Public Listening Test [2010], Item Selection

Reply #49
Some compressors work better on text formats, some on binaries and jpegs.  Even though we would prefer there to be one compressor that worked best for all, we are forced to make a choice (or the compression engine decides on the fly).


That's a completely different case than (perceptual) compression of audio. Binary (non audio) data can have regularity (and also complexity) several magnitudes larger than usual audio data. Binary (non audio) data can have repetitive patterns spanning larger ranges than what could be found by brute force search. So it can make sense to tune a lossless data compressor for specifically structured patterns out of the infinite problem space. With the exception of looped, electronic music the same is not usually true for audio.
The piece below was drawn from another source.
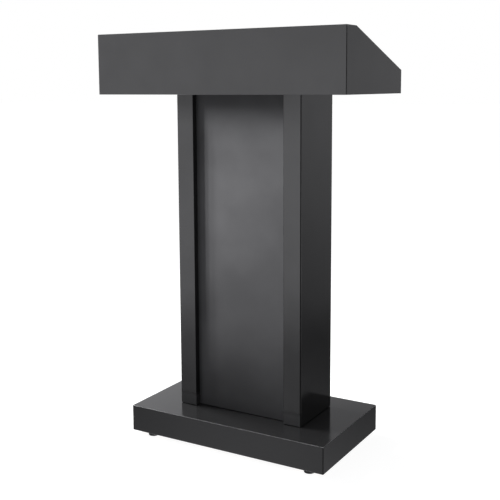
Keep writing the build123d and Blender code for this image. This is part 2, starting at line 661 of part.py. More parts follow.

There are also perceptual encoders tuned for special use cases, like speech codecs. They have some modification above what a general purpose encoder would do on the fly. But their goal isn't necessarily transparency, but sounding good enough at very low rates*. For general purpose encoders, which target transparency, there is no "on the fly" mode switching. All it does, is look at how many bits it does still have available at the current position and what its estimate for the audibility of each component in the current window are.

* Especially lower sample rates, for which usual block sizes are insufficient.